Nunavut Law Program, Akitsiraq Law Program, or Akitsiraq Law School is a special legal education program designed to increase the number of lawyers in Nunavut and the Canadian Arctic. Unlike traditional law schools, Akitsiraq has been offered only through limited intakes rather than as a permanent institution. The first cohort (Akitsiraq I) ran in partnership with the University of Victoria from 2001 to 2005, and a second intake (Nunavut Law Program) was launched in 2017 with the University of Saskatchewan. Graduates of the program receive the same law degree (Juris Doctor or Bachelor of Laws, depending on the degree offered at the time by the partner university) as students attending the partner institution. A proposal for a new cohort in partnership with the University of Ottawa was made for a planned 2011 start, but it did not proceed due to lack of funding from the territorial government.
The program was primarily delivered in Iqaluit in partnership with the Nunavut Arctic College.
The Law School has no permanent classrooms, employees or assets, and the admissions process has no formal education requirements. The Akitsiraq Law School focuses on the practical abilities of potential students based on life experience and work history. The program is strongly supported by legal professionals and by members of the Nunavut Judiciary through in-kind and volunteer services, developing effective programs and bringing legal resources from across Canada to teach each Akitsiraq cohort.
Akitsiraq programs have provided legal training to residents of Nunavut and the surrounding Arctic region, leading to professional and para-professional legal qualifications. The Akitsiraq Law School Society is a not-for-profit organization incorporated in Nunavut. Its board of directors and membership are drawn from the Nunavut judiciary, legal profession and supporting members of the public, along with nominees of supporting agencies.
The cohort-based, culture-enhancing, learning-in-Nunavut format of the Akitsiraq Law Program has frequently been promoted as a prototype for training in other professions including accounting and education administration.
History
Despite the Nunavut Land Claims Agreement specifying that employment in the newly created Nunavut should be representative of the territory's demographics, people of Inuit descent were absent from the legal field. In the mid-1990s, six Inuit law students who had gone to the University of Ottawa Faculty of Law had all dropped out, isolated and short of money so far south.

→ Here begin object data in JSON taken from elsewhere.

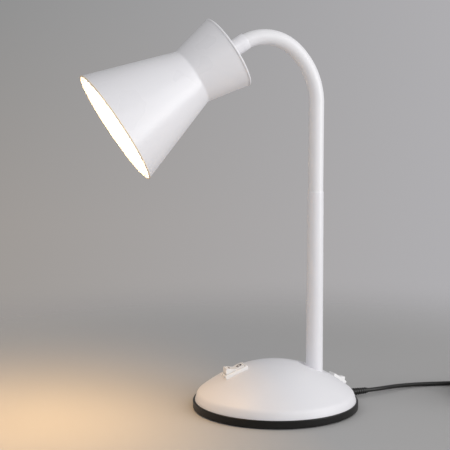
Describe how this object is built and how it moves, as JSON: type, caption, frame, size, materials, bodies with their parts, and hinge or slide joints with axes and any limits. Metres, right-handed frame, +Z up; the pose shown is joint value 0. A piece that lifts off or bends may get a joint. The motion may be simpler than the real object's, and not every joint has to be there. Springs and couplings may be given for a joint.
{
  "type": "gooseneck desk lamp",
  "caption": "Desk lamp with a domed base, rocker switches, a rigid pole, a bendable neck, an hourglass shade with a bulb, and a mains lead.",
  "frame": {"origin": "centre of the round base, on the desk", "axes": "+Z up; the head hangs over -X and the pole stands on the +X side; the lead leaves the base near +X"},
  "size_m": [0.3964, 0.161, 0.3338],
  "materials": {
    "white_paint": "satin",
    "white_plastic": "satin",
    "black_plastic": "satin",
    "switch_white": "gloss",
    "pad": "matte",
    "weight": "matte",
    "zinc": "satin",
    "hose": "satin",
    "brass": "satin",
    "ceramic": "satin",
    "holder": "satin",
    "glass": "gloss",
    "bulb_metal": "satin",
    "cord": "satin"
  },
  "bodies": {
    "base": {"base_cover": "white_plastic", "base_screws": "zinc", "base_tray": "black_plastic", "cord_coil": "cord", "cord_lead": "cord", "cord_tie": "black_plastic", "counterweight": "weight", "foot_pad": "pad", "front_switch_housing": "switch_white", "front_switch_terminals": "brass", "neck_sleeve_00": "white_plastic", "plug_body": "cord", "plug_pins": "brass", "pole_collar": "white_paint", "pole_nipple": "zinc", "pole_nut": "zinc", "pole_tube": "white_paint", "pole_washer": "zinc", "rear_switch_housing": "switch_white", "rear_switch_terminals": "brass", "strain_relief": "cord"},
    "neck_link_01": {"neck_sleeve_01": "white_plastic", "neck_hose_01": "hose"},
    "neck_link_02": {"neck_sleeve_02": "white_plastic", "neck_hose_02": "hose"},
    "neck_link_03": {"neck_sleeve_03": "white_plastic", "neck_hose_03": "hose"},
    "neck_link_04": {"neck_sleeve_04": "white_plastic", "neck_hose_04": "hose"},
    "neck_link_05": {"neck_sleeve_05": "white_plastic", "neck_hose_05": "hose"},
    "neck_link_06": {"neck_sleeve_06": "white_plastic", "neck_hose_06": "hose"},
    "neck_link_07": {"neck_sleeve_07": "white_plastic", "neck_hose_07": "hose"},
    "neck_link_08": {"neck_sleeve_08": "white_plastic", "neck_hose_08": "hose"},
    "neck_link_09": {"neck_sleeve_09": "white_plastic", "neck_hose_09": "hose"},
    "neck_link_10": {"neck_sleeve_10": "white_plastic", "neck_hose_10": "hose"},
    "neck_link_11": {"neck_sleeve_11": "white_plastic", "neck_hose_11": "hose"},
    "head": {"neck_sleeve_12": "white_plastic", "neck_ferrule": "white_paint", "shade": "white_paint", "shade_cap": "white_paint", "holder_nut": "zinc", "holder_housing": "holder", "holder_insulator": "ceramic", "holder_screw_shell": "brass", "holder_contact": "brass", "bulb_cap": "bulb_metal", "bulb_glass": "glass"},
    "front_rocker": {"front_switch_rocker": "switch_white"},
    "rear_rocker": {"rear_switch_rocker": "switch_white"}
  },
  "joints": [
    {"name": "neck_lean_01", "type": "hinge", "parent": "base", "child": "neck_link_01", "pos_m": [0.0355, 0, 0.199], "axis": [0, -1, 0], "range_deg": [-14, 14]},
    {"name": "neck_sway_02", "type": "hinge", "parent": "neck_link_01", "child": "neck_link_02", "pos_m": [0.0355, 0, 0.21513], "axis": [1, 0, 0], "range_deg": [-12, 12]},
    {"name": "neck_lean_03", "type": "hinge", "parent": "neck_link_02", "child": "neck_link_03", "pos_m": [0.0355, 0, 0.23125], "axis": [0, -1, 0], "range_deg": [-14, 14]},
    {"name": "neck_sway_04", "type": "hinge", "parent": "neck_link_03", "child": "neck_link_04", "pos_m": [0.0355, 0, 0.24738], "axis": [1, 0, 0], "range_deg": [-12, 12]},
    {"name": "neck_curl_05", "type": "hinge", "parent": "neck_link_04", "child": "neck_link_05", "pos_m": [0.0355, 0, 0.2635], "axis": [0, -1, 0], "range_deg": [-7.5, 1.5]},
    {"name": "neck_curl_06", "type": "hinge", "parent": "neck_link_05", "child": "neck_link_06", "pos_m": [0.03415, 0, 0.27639], "axis": [0, -1, 0], "range_deg": [-15, 3]},
    {"name": "neck_curl_07", "type": "hinge", "parent": "neck_link_06", "child": "neck_link_07", "pos_m": [0.03014, 0, 0.28872], "axis": [0, -1, 0], "range_deg": [-22.5, 4.5]},
    {"name": "neck_sway_08", "type": "hinge", "parent": "neck_link_07", "child": "neck_link_08", "pos_m": [0.02366, 0, 0.29994], "axis": [0.809, 0, 0.5878], "range_deg": [-12, 12]},
    {"name": "neck_curl_09", "type": "hinge", "parent": "neck_link_08", "child": "neck_link_09", "pos_m": [0.01499, 0, 0.30957], "axis": [0, -1, 0], "range_deg": [-28.86, 5.77]},
    {"name": "neck_curl_10", "type": "hinge", "parent": "neck_link_09", "child": "neck_link_10", "pos_m": [0.00228, 0, 0.31718], "axis": [0, -1, 0], "range_deg": [-27.72, 5.54]},
    {"name": "neck_curl_11", "type": "hinge", "parent": "neck_link_10", "child": "neck_link_11", "pos_m": [-0.01235, 0, 0.31943], "axis": [0, -1, 0], "range_deg": [-27.72, 5.54]},
    {"name": "neck_curl_12", "type": "hinge", "parent": "neck_link_11", "child": "head", "pos_m": [-0.02675, 0, 0.31599], "axis": [0, -1, 0], "range_deg": [-24.09, 4.82]},
    {"name": "front_rocker_tilt", "type": "hinge", "parent": "base", "child": "front_rocker", "pos_m": [-0.03694, 0, 0.03446], "axis": [0, -1, 0], "range_deg": [0, 27]},
    {"name": "rear_rocker_tilt", "type": "hinge", "parent": "base", "child": "rear_rocker", "pos_m": [0.06071, 0.00962, 0.01996], "axis": [-0.1564, 0.9877, 0], "range_deg": [0, 27]}
  ],
  "couplings": [
    {"joint": "neck_lean_03", "follows": "neck_lean_01", "ratio": 1},
    {"joint": "neck_sway_02", "follows": "neck_sway_04", "ratio": 1},
    {"joint": "neck_sway_08", "follows": "neck_sway_04", "ratio": 1},
    {"joint": "neck_curl_05", "follows": "neck_curl_09", "ratio": 0.2599},
    {"joint": "neck_curl_06", "follows": "neck_curl_09", "ratio": 0.5198},
    {"joint": "neck_curl_07", "follows": "neck_curl_09", "ratio": 0.7797},
    {"joint": "neck_curl_10", "follows": "neck_curl_09", "ratio": 0.9604},
    {"joint": "neck_curl_11", "follows": "neck_curl_09", "ratio": 0.9604},
    {"joint": "neck_curl_12", "follows": "neck_curl_09", "ratio": 0.83475}
  ]
}
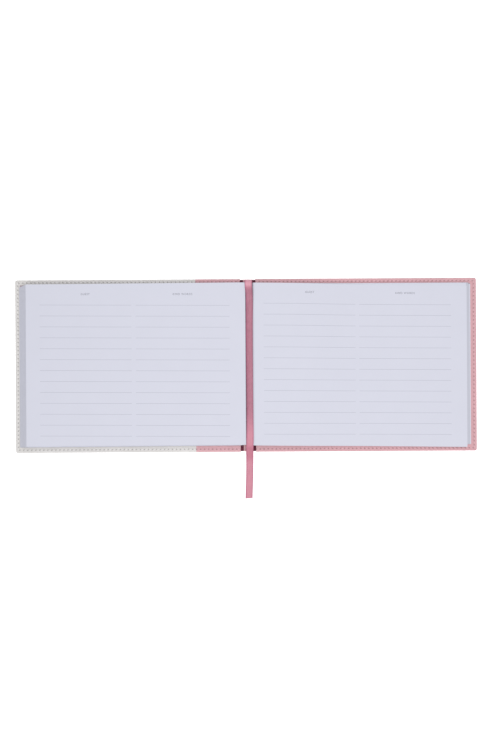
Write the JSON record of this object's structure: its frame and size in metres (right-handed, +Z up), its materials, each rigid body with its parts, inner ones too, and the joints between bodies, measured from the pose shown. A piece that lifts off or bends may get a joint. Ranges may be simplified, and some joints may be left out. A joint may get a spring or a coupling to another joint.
{
  "type": "guest book",
  "caption": "Open landscape guest book: two hinged hard covers on a spine, sewn page sections that fan out on each side, one loose turning leaf and a ribbon marker.",
  "frame": {"origin": "under the middle of the open case, on the surface that the open book lies on", "axes": "+Z up from the table; +X towards the back cover's fore-edge (the reader's right); +Y towards the head of the pages"},
  "size_m": [0.475, 0.2264, 0.0139],
  "materials": {
    "white_leatherette": "fine pebbled grain, satin",
    "pink_leatherette": "fine pebbled grain, satin",
    "grey_board": "matte",
    "endpaper": "matte",
    "page_paper": "matte, printed with faint ruled lines",
    "white_thread": "matte",
    "pink_thread": "matte",
    "linen_thread": "matte",
    "lining_paper": "matte",
    "satin_ribbon": "satin"
  },
  "bodies": {
    "spine": {"spine_board": "grey_board", "spine_leather": "pink_leatherette", "spine_lining": "lining_paper", "front_hinge_leather": "pink_leatherette", "back_hinge_leather": "pink_leatherette", "spine_stitching_head": "pink_thread", "spine_stitching_tail": "pink_thread", "ribbon_marker": "satin_ribbon", "sewing_thread_1": "linen_thread", "sewing_thread_2": "linen_thread", "sewing_thread_3": "linen_thread", "sewing_thread_4": "linen_thread"},
    "front_cover": {"front_board": "grey_board", "front_cover_panel": "white_leatherette", "front_cover_strip": "pink_leatherette", "front_pastedown": "endpaper", "front_stitching_inside": "white_thread", "front_stitching_outside": "white_thread"},
    "back_cover": {"back_board": "grey_board", "back_cover_panel": "pink_leatherette", "back_pastedown": "endpaper", "back_stitching_inside": "pink_thread", "back_stitching_outside": "pink_thread"},
    "section_01": {"section_01": "page_paper", "front_flyleaf": "endpaper"},
    "section_02": {"section_02": "page_paper"},
    "section_03": {"section_03": "page_paper"},
    "section_04": {"section_04": "page_paper"},
    "section_05": {"section_05": "page_paper"},
    "section_06": {"section_06": "page_paper"},
    "section_07": {"section_07": "page_paper"},
    "section_08": {"section_08": "page_paper"},
    "section_09": {"section_09": "page_paper"},
    "section_10": {"section_10": "page_paper"},
    "section_11": {"section_11": "page_paper"},
    "section_12": {"section_12": "page_paper", "back_flyleaf": "endpaper"},
    "turning_leaf": {"turning_leaf": "page_paper"}
  },
  "joints": [
    {"name": "front_cover_hinge", "type": "hinge", "parent": "spine", "child": "front_cover", "pos_m": [-0.0059, 0, 0.002], "axis": [0, 1, 0], "range_deg": [0, 90], "deforming": ["front_hinge_leather", "ribbon_marker"]},
    {"name": "back_cover_hinge", "type": "hinge", "parent": "spine", "child": "back_cover", "pos_m": [0.0101, 0, 0.002], "axis": [0, -1, 0], "range_deg": [0, 90], "deforming": ["back_hinge_leather"]},
    {"name": "section_01_hinge", "type": "hinge", "parent": "spine", "child": "section_01", "pos_m": [-0.0059, 0, 0.002], "axis": [0, 1, 0], "range_deg": [0, 90]},
    {"name": "section_02_hinge", "type": "hinge", "parent": "spine", "child": "section_02", "pos_m": [-0.00552, 0, 0.00238], "axis": [0, 1, 0], "range_deg": [0, 90]},
    {"name": "section_03_hinge", "type": "hinge", "parent": "spine", "child": "section_03", "pos_m": [-0.00514, 0, 0.00276], "axis": [0, 1, 0], "range_deg": [0, 90]},
    {"name": "section_04_hinge", "type": "hinge", "parent": "spine", "child": "section_04", "pos_m": [-0.00476, 0, 0.00314], "axis": [0, 1, 0], "range_deg": [0, 90]},
    {"name": "section_05_hinge", "type": "hinge", "parent": "spine", "child": "section_05", "pos_m": [-0.00438, 0, 0.00352], "axis": [0, 1, 0], "range_deg": [0, 90]},
    {"name": "section_06_hinge", "type": "hinge", "parent": "spine", "child": "section_06", "pos_m": [-0.00399, 0, 0.00391], "axis": [0, 1, 0], "range_deg": [0, 90]},
    {"name": "section_07_hinge", "type": "hinge", "parent": "spine", "child": "section_07", "pos_m": [-0.00361, 0, 0.00429], "axis": [0, 1, 0], "range_deg": [0, 90]},
    {"name": "section_08_hinge", "type": "hinge", "parent": "spine", "child": "section_08", "pos_m": [-0.00323, 0, 0.00467], "axis": [0, 1, 0], "range_deg": [0, 90]},
    {"name": "section_09_hinge", "type": "hinge", "parent": "spine", "child": "section_09", "pos_m": [-0.00285, 0, 0.00505], "axis": [0, 1, 0], "range_deg": [0, 90]},
    {"name": "section_10_hinge", "type": "hinge", "parent": "spine", "child": "section_10", "pos_m": [0.0079, 0, 0.0042], "axis": [0, -1, 0], "range_deg": [0, 90]},
    {"name": "section_11_hinge", "type": "hinge", "parent": "spine", "child": "section_11", "pos_m": [0.009, 0, 0.0031], "axis": [0, -1, 0], "range_deg": [0, 90]},
    {"name": "section_12_hinge", "type": "hinge", "parent": "spine", "child": "section_12", "pos_m": [0.0101, 0, 0.002], "axis": [0, -1, 0], "range_deg": [0, 90]},
    {"name": "page_turn", "type": "hinge", "parent": "section_09", "child": "turning_leaf", "pos_m": [0.0034, 0, 0.0138], "axis": [0, -1, 0], "range_deg": [-178, 0], "deforming": ["turning_leaf"]}
  ],
  "couplings": [
    {"joint": "section_01_hinge", "follows": "front_cover_hinge", "ratio": 1},
    {"joint": "section_02_hinge", "follows": "front_cover_hinge", "ratio": 1},
    {"joint": "section_03_hinge", "follows": "front_cover_hinge", "ratio": 1},
    {"joint": "section_04_hinge", "follows": "front_cover_hinge", "ratio": 1},
    {"joint": "section_05_hinge", "follows": "front_cover_hinge", "ratio": 1},
    {"joint": "section_06_hinge", "follows": "front_cover_hinge", "ratio": 1},
    {"joint": "section_07_hinge", "follows": "front_cover_hinge", "ratio": 1},
    {"joint": "section_08_hinge", "follows": "front_cover_hinge", "ratio": 1},
    {"joint": "section_09_hinge", "follows": "front_cover_hinge", "ratio": 1},
    {"joint": "section_10_hinge", "follows": "back_cover_hinge", "ratio": 1},
    {"joint": "section_11_hinge", "follows": "back_cover_hinge", "ratio": 1},
    {"joint": "section_12_hinge", "follows": "back_cover_hinge", "ratio": 1}
  ]
}
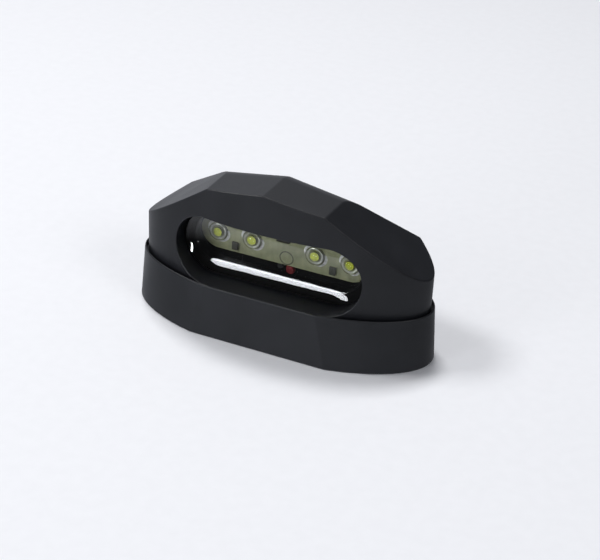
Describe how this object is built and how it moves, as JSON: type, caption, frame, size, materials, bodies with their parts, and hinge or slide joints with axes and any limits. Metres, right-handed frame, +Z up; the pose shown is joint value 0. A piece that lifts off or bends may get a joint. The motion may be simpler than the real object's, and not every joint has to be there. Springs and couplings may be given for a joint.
{
  "type": "number plate lamp",
  "caption": "Oval number plate lamp with a faceted black hood, a capsule window, a scooped clear lens and a row of light emitting diodes.",
  "frame": {"origin": "centre of the oval on the flat underside", "axes": "+X along the lamp, -Y towards the light side, +Z up from the fixing face"},
  "size_m": [0.084, 0.0363, 0.0438],
  "materials": {
    "hood_plastic": "fine matt black moulded",
    "base_plastic": "fine matt black moulded",
    "clear_lens": "clear polished moulded",
    "diode_epoxy": "clear cast",
    "phosphor": "matt",
    "solder_mask": "satin lacquer",
    "carrier_black": "polished black",
    "component_black": "matt",
    "seal_rubber": "matt",
    "lead_red_pvc": "satin",
    "lead_black_pvc": "satin",
    "brass": "turned",
    "zinc_steel": "zinc plated"
  },
  "bodies": {
    "root": {"base": "base_plastic", "housing_seal": "seal_rubber", "hood": "hood_plastic", "lens": "clear_lens", "lens_gasket": "seal_rubber", "carrier": "carrier_black", "circuit_board": "solder_mask", "led_dome_1": "diode_epoxy", "led_dome_2": "diode_epoxy", "led_dome_3": "diode_epoxy", "led_dome_4": "diode_epoxy", "led_chip_1": "phosphor", "led_chip_2": "phosphor", "led_chip_3": "phosphor", "led_chip_4": "phosphor", "resistor_left": "component_black", "resistor_right": "component_black", "polarity_diode": "component_black", "carrier_screw_left": "zinc_steel", "carrier_screw_right": "zinc_steel", "lead_red": "lead_red_pvc", "lead_black": "lead_black_pvc", "cable_grommet": "seal_rubber", "insert_left": "brass", "insert_right": "brass", "hood_screw_left": "zinc_steel", "hood_screw_right": "zinc_steel"}
  },
  "joints": []
}
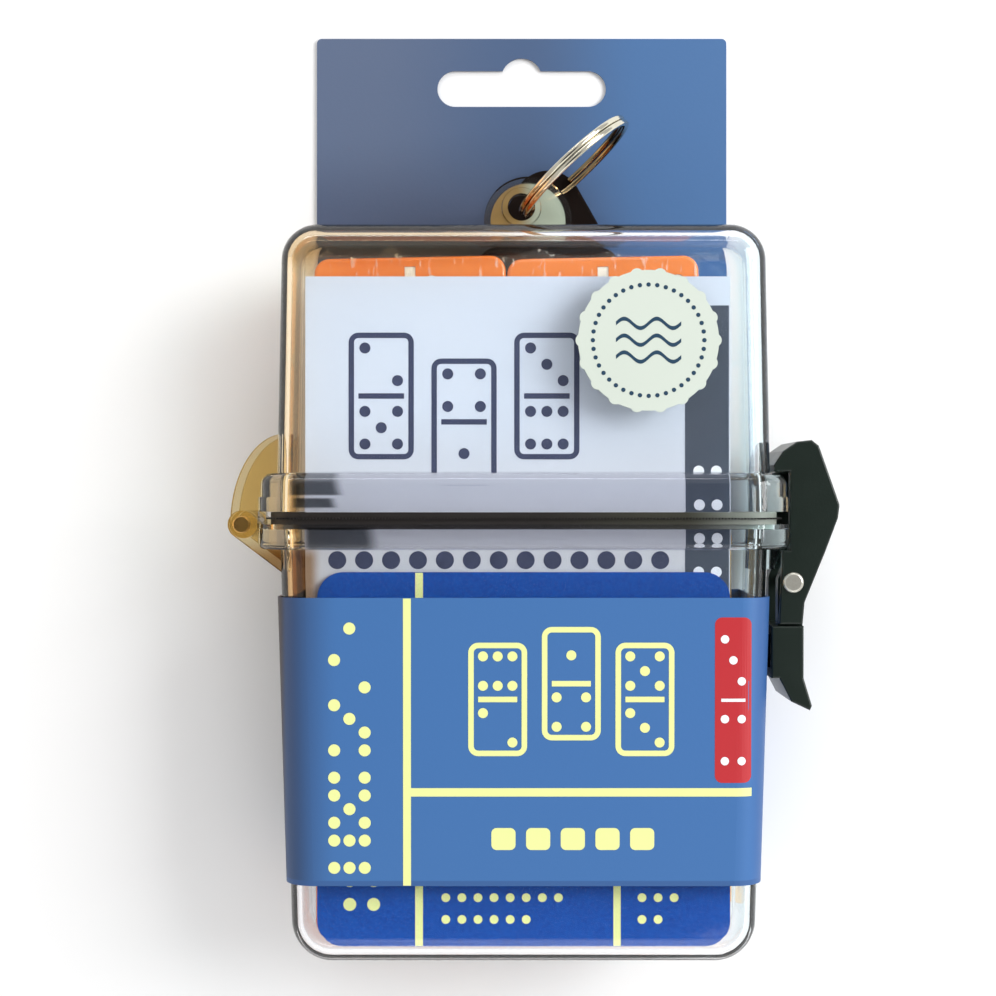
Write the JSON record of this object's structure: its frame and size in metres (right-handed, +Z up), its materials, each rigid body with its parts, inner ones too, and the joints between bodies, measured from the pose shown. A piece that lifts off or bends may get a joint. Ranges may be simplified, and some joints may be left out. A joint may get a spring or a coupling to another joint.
{
  "type": "travel domino set",
  "caption": "Clear hinged case with an over-centre latch, a seal and a split ring, in a card sleeve with a hang slot, holding orange domino tiles, a pad and a pencil.",
  "frame": {"origin": "on the card sleeve's back face, where the case's seam crosses its centre line", "axes": "+Y from the case's foot to the hang slot, +X to the latch side, +Z up from the table through the front"},
  "size_m": [0.118, 0.1853, 0.0377],
  "materials": {
    "clear_plastic": "clear, polished",
    "seal_rubber": "ribbed, satin",
    "pin_steel": "drawn",
    "rivet_steel": "polished",
    "ring_nickel": "nickel plated",
    "latch_black": "moulded, semi-gloss",
    "tab_rubber": "satin",
    "printed_card": "printed card, satin varnish",
    "sticker_film": "printed, glossy",
    "rules_print": "printed card",
    "grey_board": "pulp board",
    "pad_paper": "paper block",
    "cover_print": "printed paper",
    "pencil_wood": "lacquered",
    "graphite": "graphite",
    "tile_orange": "glossy"
  },
  "bodies": {
    "case": {"case_body": "clear_plastic", "seal_gasket": "seal_rubber", "hinge_pin": "pin_steel", "lever_pin": "pin_steel", "rules_card": "rules_print", "pencil_barrel": "pencil_wood", "pencil_lead": "graphite", "tile_0_0": "tile_orange", "tile_1_4": "tile_orange", "tile_1_6": "tile_orange", "tile_2_2": "tile_orange", "tile_1_5": "tile_orange", "tile_6_6": "tile_orange", "tile_0_4": "tile_orange", "tile_0_6": "tile_orange", "tile_1_2": "tile_orange", "tile_0_5": "tile_orange", "tile_4_4": "tile_orange", "tile_4_6": "tile_orange", "tile_2_3": "tile_orange", "tile_4_5": "tile_orange", "tile_1_1": "tile_orange", "tile_3_4": "tile_orange", "tile_3_6": "tile_orange", "tile_1_3": "tile_orange", "tile_3_5": "tile_orange", "tile_0_1": "tile_orange"},
    "lid": {"case_lid": "clear_plastic", "strap_tab": "tab_rubber", "round_sticker": "sticker_film", "pad_board": "grey_board", "pad_sheets": "pad_paper", "pad_cover": "cover_print", "tile_5_6": "tile_orange", "tile_3_3": "tile_orange", "tile_5_5": "tile_orange", "tile_0_2": "tile_orange", "tile_2_4": "tile_orange", "tile_2_6": "tile_orange", "tile_0_3": "tile_orange", "tile_2_5": "tile_orange"},
    "ring": {"split_ring": "ring_nickel"},
    "lever": {"latch_lever": "latch_black"},
    "claw": {"latch_claw": "latch_black", "claw_rivet": "rivet_steel"},
    "sleeve": {"card_sleeve": "printed_card"}
  },
  "joints": [
    {"name": "lid_swing", "type": "hinge", "parent": "case", "child": "lid", "pos_m": [-0.0543, -0.0013, 0.01925], "axis": [0, 0, 1], "range_deg": [0, 110]},
    {"name": "lever_swing", "type": "hinge", "parent": "case", "child": "lever", "pos_m": [0.054, -0.0072, 0.01925], "axis": [0, 0, 1], "range_deg": [0, 75]},
    {"name": "claw_swing", "type": "hinge", "parent": "lever", "child": "claw", "pos_m": [0.052, -0.0125, 0.01925], "axis": [0, 0, 1], "range_deg": [-98, 0]},
    {"name": "ring_swing", "type": "hinge", "parent": "lid", "child": "ring", "pos_m": [-0.0003, 0.0613, 0.01925], "axis": [0, 0, 1], "range_deg": [-35, 90]},
    {"name": "sleeve_slide", "type": "slide", "parent": "case", "child": "sleeve", "axis": [0, -1, 0], "range_m": [0, 0.085]}
  ],
  "couplings": [
    {"joint": "claw_swing", "follows": "lever_swing", "ratio": -1.3}
  ]
}
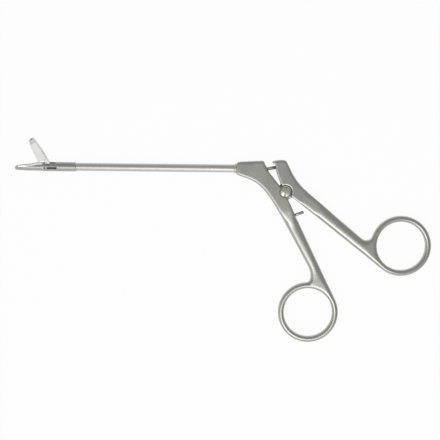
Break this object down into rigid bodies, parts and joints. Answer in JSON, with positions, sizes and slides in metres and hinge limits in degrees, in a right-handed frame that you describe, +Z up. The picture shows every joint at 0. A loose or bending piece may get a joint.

A program to train law students in the north gained support. A University of Victoria student working in Iqaluit on a co-op program, persuaded her school join Akitsiraq as its law school partner. to residents of Nunavut and the surrounding Arctic region. This program accepted one intake of students in 2001-02 who graduated in 2004-05. The Akitsiraq I final report Lawyer Making in the Arctic ( [July 2007] Browne, Crawford and Tulloch), is an extensive record of this program, and includes seven appendices incorporating contracts, course selections, timetables, budgets and program evaluation by graduates.
A planned Akitsiraq II program was announced by the parent society in conjunction with the University of Ottawa Law Faculty, using infrastructure and support from Nunavut Arctic College. The announced intention is to proceed with a second cohort of students in 2011. The recruiting and admission process for the 2011 cohort have been funded by Justice Canada, including Akitsiraq Law Days in Cambridge Bay, Rankin Inlet, Iqaluit and Ottawa in the spring of 2010, but the program launch has been on hold since November 2009 awaiting a decision by the Government of Nunavut to provide core support. It did not go through after the Nunavut government declined to provide the funding.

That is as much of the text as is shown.